3 - Gave each of the PCs a set of unique (tailored) scaling magic during the Nine Lessons which increased with their level, and then reduced following loot accordingly. (Though I would probably recommend changing the lessons in general - as someone else suggested earlier - to another dungeon - my party hated it, it's tiny corridors and formulaic layout).

4 - Tried to tie each of the PCs early on in their backstory to one of the main antagonists - so they were captured by Sir Richard Jeggare (instead of Havelyn in this world), or Earnan MacCathlain (high priest from the Vale), or tried to weave their backstories to swap out key characters from books 5 and 6 for those mentioned in passing in backstories/family members, to try and tie the PCs motivations closely into the game and give them some fun chances for revenge/growth.

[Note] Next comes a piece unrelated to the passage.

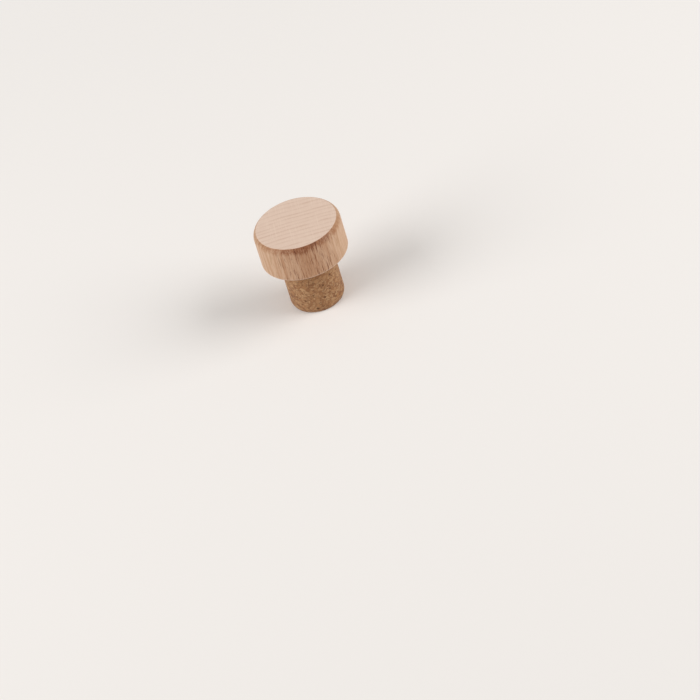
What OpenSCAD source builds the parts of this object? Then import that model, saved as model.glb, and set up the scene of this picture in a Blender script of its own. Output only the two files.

5 - Made the pact with Thrune a Pact Parchment: https://www.d20pfsrd.com/magic-items/wondrous-items/m-p/pact-parchment/ (not that any of the PCs bothered to detect magic - so that'll be a nasty surprise if they decide to break it)

6 - For the duration of The Horn I'm giving them Vile Leadership for free, but taking out cohorts - so they just have to manage the groups rather than having to bother with a second load of named characters.